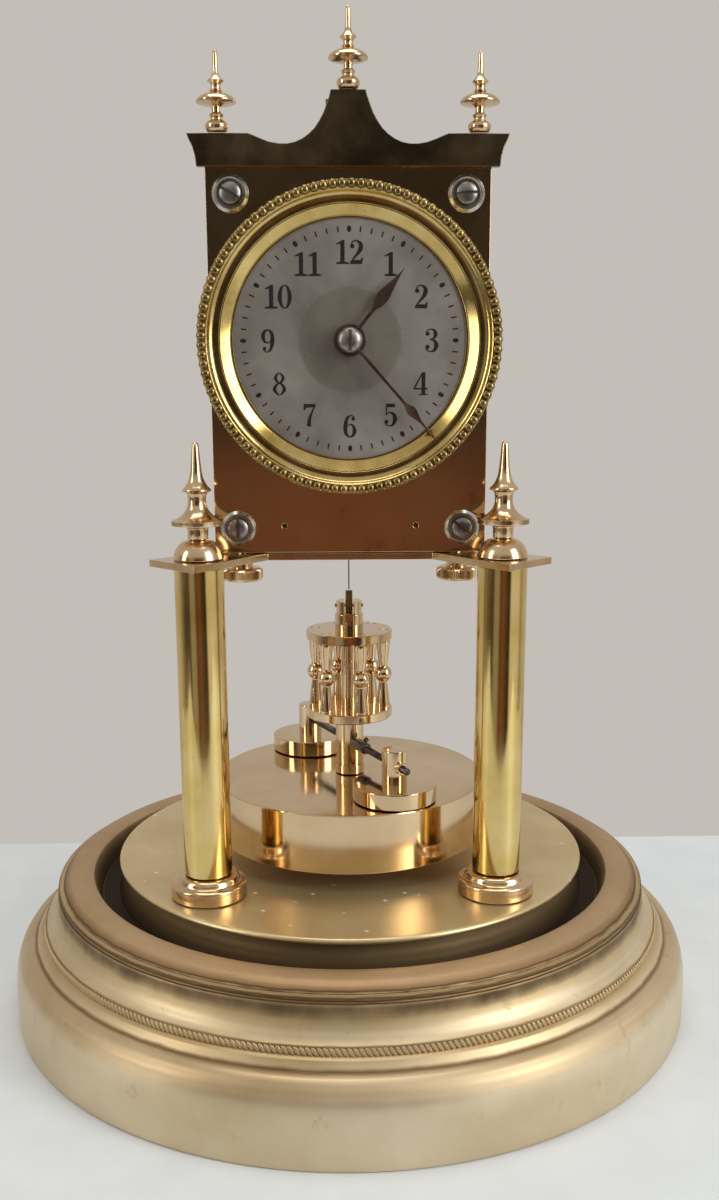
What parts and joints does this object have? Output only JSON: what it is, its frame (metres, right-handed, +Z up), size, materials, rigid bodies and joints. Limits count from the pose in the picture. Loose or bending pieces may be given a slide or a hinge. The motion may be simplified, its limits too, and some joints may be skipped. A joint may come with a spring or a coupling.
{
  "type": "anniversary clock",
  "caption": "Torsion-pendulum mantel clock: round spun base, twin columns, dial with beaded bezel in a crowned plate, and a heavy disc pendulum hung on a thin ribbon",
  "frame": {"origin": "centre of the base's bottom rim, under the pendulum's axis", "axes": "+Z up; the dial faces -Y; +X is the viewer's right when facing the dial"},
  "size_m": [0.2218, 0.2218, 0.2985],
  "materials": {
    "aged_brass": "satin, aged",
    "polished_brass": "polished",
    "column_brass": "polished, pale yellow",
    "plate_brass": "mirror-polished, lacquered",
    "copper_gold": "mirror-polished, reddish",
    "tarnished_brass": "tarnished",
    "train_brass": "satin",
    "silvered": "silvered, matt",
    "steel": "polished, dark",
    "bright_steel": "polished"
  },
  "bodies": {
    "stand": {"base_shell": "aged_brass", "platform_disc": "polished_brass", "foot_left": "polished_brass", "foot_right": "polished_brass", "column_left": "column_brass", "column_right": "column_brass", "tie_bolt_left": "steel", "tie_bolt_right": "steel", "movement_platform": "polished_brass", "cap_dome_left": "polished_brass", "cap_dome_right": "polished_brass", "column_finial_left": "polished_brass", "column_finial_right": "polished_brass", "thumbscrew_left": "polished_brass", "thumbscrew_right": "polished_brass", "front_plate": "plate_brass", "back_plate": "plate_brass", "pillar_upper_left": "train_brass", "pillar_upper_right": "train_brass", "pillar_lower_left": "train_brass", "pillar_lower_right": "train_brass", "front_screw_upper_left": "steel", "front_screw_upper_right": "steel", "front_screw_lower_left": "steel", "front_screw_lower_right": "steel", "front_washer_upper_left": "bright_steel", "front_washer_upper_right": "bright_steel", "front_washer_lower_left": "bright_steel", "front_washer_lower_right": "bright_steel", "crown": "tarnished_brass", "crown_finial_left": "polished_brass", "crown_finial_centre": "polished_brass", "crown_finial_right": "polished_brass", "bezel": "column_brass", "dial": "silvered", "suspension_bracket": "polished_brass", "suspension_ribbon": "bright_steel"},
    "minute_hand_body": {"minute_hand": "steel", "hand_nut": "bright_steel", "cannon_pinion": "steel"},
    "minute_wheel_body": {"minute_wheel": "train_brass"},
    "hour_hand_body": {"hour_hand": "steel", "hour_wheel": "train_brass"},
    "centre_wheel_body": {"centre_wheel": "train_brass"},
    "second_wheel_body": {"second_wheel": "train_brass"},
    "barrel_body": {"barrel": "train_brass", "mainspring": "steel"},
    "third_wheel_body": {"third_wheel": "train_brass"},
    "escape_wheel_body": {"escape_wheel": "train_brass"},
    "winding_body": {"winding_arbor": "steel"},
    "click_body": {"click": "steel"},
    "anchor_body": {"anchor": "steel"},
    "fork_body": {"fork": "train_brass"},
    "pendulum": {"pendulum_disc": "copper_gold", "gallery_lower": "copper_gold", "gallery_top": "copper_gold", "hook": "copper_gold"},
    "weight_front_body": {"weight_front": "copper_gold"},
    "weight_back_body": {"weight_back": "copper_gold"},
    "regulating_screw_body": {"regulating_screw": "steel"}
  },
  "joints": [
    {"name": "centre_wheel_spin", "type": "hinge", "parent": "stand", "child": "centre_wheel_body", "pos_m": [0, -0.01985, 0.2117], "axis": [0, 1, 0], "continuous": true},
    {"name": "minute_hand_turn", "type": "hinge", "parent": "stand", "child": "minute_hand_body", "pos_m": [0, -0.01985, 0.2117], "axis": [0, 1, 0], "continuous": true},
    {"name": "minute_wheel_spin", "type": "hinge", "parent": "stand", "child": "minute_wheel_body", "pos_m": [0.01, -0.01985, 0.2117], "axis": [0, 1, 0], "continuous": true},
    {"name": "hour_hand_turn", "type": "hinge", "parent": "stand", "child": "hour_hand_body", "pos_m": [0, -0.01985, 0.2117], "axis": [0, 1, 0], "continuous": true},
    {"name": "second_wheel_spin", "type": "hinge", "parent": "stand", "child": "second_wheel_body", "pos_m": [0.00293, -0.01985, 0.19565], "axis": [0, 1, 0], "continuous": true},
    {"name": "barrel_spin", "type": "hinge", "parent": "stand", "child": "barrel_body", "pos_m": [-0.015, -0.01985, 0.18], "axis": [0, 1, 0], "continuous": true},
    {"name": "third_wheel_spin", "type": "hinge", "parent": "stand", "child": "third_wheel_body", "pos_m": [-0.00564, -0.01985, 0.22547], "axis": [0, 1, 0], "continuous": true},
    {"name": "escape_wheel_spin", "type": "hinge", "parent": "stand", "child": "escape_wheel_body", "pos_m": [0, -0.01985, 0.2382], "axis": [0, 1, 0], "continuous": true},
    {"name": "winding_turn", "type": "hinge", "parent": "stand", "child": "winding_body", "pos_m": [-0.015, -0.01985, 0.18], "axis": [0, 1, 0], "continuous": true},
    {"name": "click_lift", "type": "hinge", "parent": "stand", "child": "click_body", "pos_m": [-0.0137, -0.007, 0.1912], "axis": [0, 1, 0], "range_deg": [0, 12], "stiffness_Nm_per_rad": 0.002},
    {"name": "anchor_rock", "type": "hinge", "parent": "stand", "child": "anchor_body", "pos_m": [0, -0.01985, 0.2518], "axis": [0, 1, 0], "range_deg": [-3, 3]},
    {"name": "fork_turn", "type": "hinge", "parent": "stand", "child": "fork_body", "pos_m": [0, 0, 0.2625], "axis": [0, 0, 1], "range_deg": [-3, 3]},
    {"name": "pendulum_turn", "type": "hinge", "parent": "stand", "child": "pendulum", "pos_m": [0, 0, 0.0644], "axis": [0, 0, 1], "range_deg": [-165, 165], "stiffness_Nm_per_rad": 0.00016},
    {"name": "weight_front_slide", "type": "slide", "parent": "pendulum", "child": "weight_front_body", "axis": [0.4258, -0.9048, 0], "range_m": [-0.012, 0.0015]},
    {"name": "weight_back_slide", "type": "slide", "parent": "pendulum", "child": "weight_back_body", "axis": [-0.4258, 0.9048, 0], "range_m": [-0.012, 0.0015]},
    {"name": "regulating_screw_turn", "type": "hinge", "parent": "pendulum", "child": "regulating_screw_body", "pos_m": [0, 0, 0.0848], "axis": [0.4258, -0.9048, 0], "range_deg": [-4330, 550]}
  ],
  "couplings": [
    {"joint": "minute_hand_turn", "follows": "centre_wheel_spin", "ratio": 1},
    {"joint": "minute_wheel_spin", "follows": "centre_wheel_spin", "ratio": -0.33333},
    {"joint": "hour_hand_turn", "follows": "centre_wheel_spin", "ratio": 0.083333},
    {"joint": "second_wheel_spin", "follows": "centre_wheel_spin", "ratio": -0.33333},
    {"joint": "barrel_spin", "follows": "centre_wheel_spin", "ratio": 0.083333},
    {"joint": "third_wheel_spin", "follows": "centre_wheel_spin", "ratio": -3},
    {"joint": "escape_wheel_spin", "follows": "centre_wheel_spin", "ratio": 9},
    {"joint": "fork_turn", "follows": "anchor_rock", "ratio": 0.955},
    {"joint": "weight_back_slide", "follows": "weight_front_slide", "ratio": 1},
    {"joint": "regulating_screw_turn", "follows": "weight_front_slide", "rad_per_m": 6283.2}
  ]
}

- **Prompt**
Output the full listing exactly as it stands.

- **Exercise result**
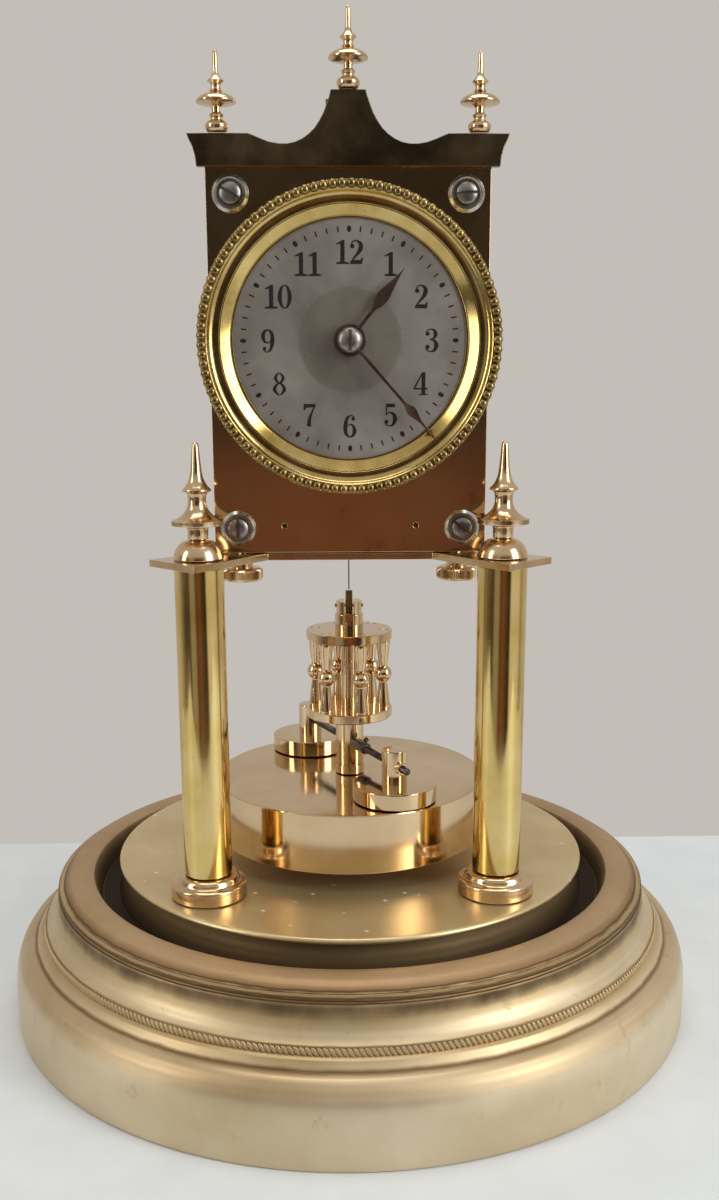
What parts and joints does this object have? Output only JSON: what it is, its frame (metres, right-handed, +Z up), size, materials, rigid bodies and joints. Limits count from the pose in the picture. Loose or bending pieces may be given a slide or a hinge. The motion may be simplified, its limits too, and some joints may be skipped. A joint may come with a spring or a coupling.
{
  "type": "anniversary clock",
  "caption": "Torsion-pendulum mantel clock: round spun base, twin columns, dial with beaded bezel in a crowned plate, and a heavy disc pendulum hung on a thin ribbon",
  "frame": {"origin": "centre of the base's bottom rim, under the pendulum's axis", "axes": "+Z up; the dial faces -Y; +X is the viewer's right when facing the dial"},
  "size_m": [0.2218, 0.2218, 0.2985],
  "materials": {
    "aged_brass": "satin, aged",
    "polished_brass": "polished",
    "column_brass": "polished, pale yellow",
    "plate_brass": "mirror-polished, lacquered",
    "copper_gold": "mirror-polished, reddish",
    "tarnished_brass": "tarnished",
    "train_brass": "satin",
    "silvered": "silvered, matt",
    "steel": "polished, dark",
    "bright_steel": "polished"
  },
  "bodies": {
    "stand": {"base_shell": "aged_brass", "platform_disc": "polished_brass", "foot_left": "polished_brass", "foot_right": "polished_brass", "column_left": "column_brass", "column_right": "column_brass", "tie_bolt_left": "steel", "tie_bolt_right": "steel", "movement_platform": "polished_brass", "cap_dome_left": "polished_brass", "cap_dome_right": "polished_brass", "column_finial_left": "polished_brass", "column_finial_right": "polished_brass", "thumbscrew_left": "polished_brass", "thumbscrew_right": "polished_brass", "front_plate": "plate_brass", "back_plate": "plate_brass", "pillar_upper_left": "train_brass", "pillar_upper_right": "train_brass", "pillar_lower_left": "train_brass", "pillar_lower_right": "train_brass", "front_screw_upper_left": "steel", "front_screw_upper_right": "steel", "front_screw_lower_left": "steel", "front_screw_lower_right": "steel", "front_washer_upper_left": "bright_steel", "front_washer_upper_right": "bright_steel", "front_washer_lower_left": "bright_steel", "front_washer_lower_right": "bright_steel", "crown": "tarnished_brass", "crown_finial_left": "polished_brass", "crown_finial_centre": "polished_brass", "crown_finial_right": "polished_brass", "bezel": "column_brass", "dial": "silvered", "suspension_bracket": "polished_brass", "suspension_ribbon": "bright_steel"},
    "minute_hand_body": {"minute_hand": "steel", "hand_nut": "bright_steel", "cannon_pinion": "steel"},
    "minute_wheel_body": {"minute_wheel": "train_brass"},
    "hour_hand_body": {"hour_hand": "steel", "hour_wheel": "train_brass"},
    "centre_wheel_body": {"centre_wheel": "train_brass"},
    "second_wheel_body": {"second_wheel": "train_brass"},
    "barrel_body": {"barrel": "train_brass", "mainspring": "steel"},
    "third_wheel_body": {"third_wheel": "train_brass"},
    "escape_wheel_body": {"escape_wheel": "train_brass"},
    "winding_body": {"winding_arbor": "steel"},
    "click_body": {"click": "steel"},
    "anchor_body": {"anchor": "steel"},
    "fork_body": {"fork": "train_brass"},
    "pendulum": {"pendulum_disc": "copper_gold", "gallery_lower": "copper_gold", "gallery_top": "copper_gold", "hook": "copper_gold"},
    "weight_front_body": {"weight_front": "copper_gold"},
    "weight_back_body": {"weight_back": "copper_gold"},
    "regulating_screw_body": {"regulating_screw": "steel"}
  },
  "joints": [
    {"name": "centre_wheel_spin", "type": "hinge", "parent": "stand", "child": "centre_wheel_body", "pos_m": [0, -0.01985, 0.2117], "axis": [0, 1, 0], "continuous": true},
    {"name": "minute_hand_turn", "type": "hinge", "parent": "stand", "child": "minute_hand_body", "pos_m": [0, -0.01985, 0.2117], "axis": [0, 1, 0], "continuous": true},
    {"name": "minute_wheel_spin", "type": "hinge", "parent": "stand", "child": "minute_wheel_body", "pos_m": [0.01, -0.01985, 0.2117], "axis": [0, 1, 0], "continuous": true},
    {"name": "hour_hand_turn", "type": "hinge", "parent": "stand", "child": "hour_hand_body", "pos_m": [0, -0.01985, 0.2117], "axis": [0, 1, 0], "continuous": true},
    {"name": "second_wheel_spin", "type": "hinge", "parent": "stand", "child": "second_wheel_body", "pos_m": [0.00293, -0.01985, 0.19565], "axis": [0, 1, 0], "continuous": true},
    {"name": "barrel_spin", "type": "hinge", "parent": "stand", "child": "barrel_body", "pos_m": [-0.015, -0.01985, 0.18], "axis": [0, 1, 0], "continuous": true},
    {"name": "third_wheel_spin", "type": "hinge", "parent": "stand", "child": "third_wheel_body", "pos_m": [-0.00564, -0.01985, 0.22547], "axis": [0, 1, 0], "continuous": true},
    {"name": "escape_wheel_spin", "type": "hinge", "parent": "stand", "child": "escape_wheel_body", "pos_m": [0, -0.01985, 0.2382], "axis": [0, 1, 0], "continuous": true},
    {"name": "winding_turn", "type": "hinge", "parent": "stand", "child": "winding_body", "pos_m": [-0.015, -0.01985, 0.18], "axis": [0, 1, 0], "continuous": true},
    {"name": "click_lift", "type": "hinge", "parent": "stand", "child": "click_body", "pos_m": [-0.0137, -0.007, 0.1912], "axis": [0, 1, 0], "range_deg": [0, 12], "stiffness_Nm_per_rad": 0.002},
    {"name": "anchor_rock", "type": "hinge", "parent": "stand", "child": "anchor_body", "pos_m": [0, -0.01985, 0.2518], "axis": [0, 1, 0], "range_deg": [-3, 3]},
    {"name": "fork_turn", "type": "hinge", "parent": "stand", "child": "fork_body", "pos_m": [0, 0, 0.2625], "axis": [0, 0, 1], "range_deg": [-3, 3]},
    {"name": "pendulum_turn", "type": "hinge", "parent": "stand", "child": "pendulum", "pos_m": [0, 0, 0.0644], "axis": [0, 0, 1], "range_deg": [-165, 165], "stiffness_Nm_per_rad": 0.00016},
    {"name": "weight_front_slide", "type": "slide", "parent": "pendulum", "child": "weight_front_body", "axis": [0.4258, -0.9048, 0], "range_m": [-0.012, 0.0015]},
    {"name": "weight_back_slide", "type": "slide", "parent": "pendulum", "child": "weight_back_body", "axis": [-0.4258, 0.9048, 0], "range_m": [-0.012, 0.0015]},
    {"name": "regulating_screw_turn", "type": "hinge", "parent": "pendulum", "child": "regulating_screw_body", "pos_m": [0, 0, 0.0848], "axis": [0.4258, -0.9048, 0], "range_deg": [-4330, 550]}
  ],
  "couplings": [
    {"joint": "minute_hand_turn", "follows": "centre_wheel_spin", "ratio": 1},
    {"joint": "minute_wheel_spin", "follows": "centre_wheel_spin", "ratio": -0.33333},
    {"joint": "hour_hand_turn", "follows": "centre_wheel_spin", "ratio": 0.083333},
    {"joint": "second_wheel_spin", "follows": "centre_wheel_spin", "ratio": -0.33333},
    {"joint": "barrel_spin", "follows": "centre_wheel_spin", "ratio": 0.083333},
    {"joint": "third_wheel_spin", "follows": "centre_wheel_spin", "ratio": -3},
    {"joint": "escape_wheel_spin", "follows": "centre_wheel_spin", "ratio": 9},
    {"joint": "fork_turn", "follows": "anchor_rock", "ratio": 0.955},
    {"joint": "weight_back_slide", "follows": "weight_front_slide", "ratio": 1},
    {"joint": "regulating_screw_turn", "follows": "weight_front_slide", "rad_per_m": 6283.2}
  ]
}